The circuit elements used in this process begin with fundamental building blocks such as transistors, resistors, capacitors, and wires. These elements are combined to form more complex functions such as logic gates or precision amplifiers, which are then combined to form more complex functions such as adders and multipliers. This process continues to build on itself, resulting in the availability of increasingly complex circuit building blocks.
Circuit design utilizes discrete, pre-manufactured elements to form the circuit. In the case of IC design, there is an important difference. Here, the circuit elements are made from miniaturized components that are implemented on a silicon substrate using a process called photolithography. The photolithography process creates various geometric shapes on the silicon substrate where the electrical properties of the region defined by that shape are altered. Basic circuit elements are created when these regions are combined and superimposed over each other.

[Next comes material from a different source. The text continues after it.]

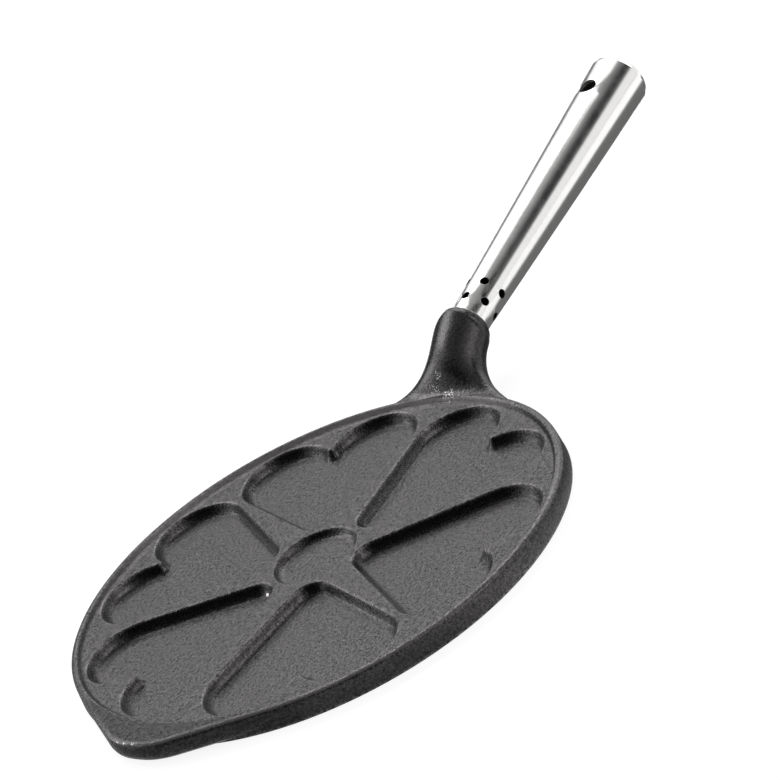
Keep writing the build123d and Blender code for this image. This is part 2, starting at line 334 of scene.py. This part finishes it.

So, IC design consists of two distinct processes. First, circuit elements are assembled to perform the objective function. Next, the various geometric shapes that implement those circuit elements must be assembled and interconnected on the silicon substrate. The first process is typically called logic, or circuit, design and the second process is called physical design. Based on the type of signal being processed by the IC, a digital or analog methodology is used. In the case of an analog/mixed-signal, or AMS, design, both methodologies are used. In addition, how the various circuit elements fit the requirements of the design is also relevant. When circuit elements must be modified to achieve the requirements of the design, a full-custom design methodology is used.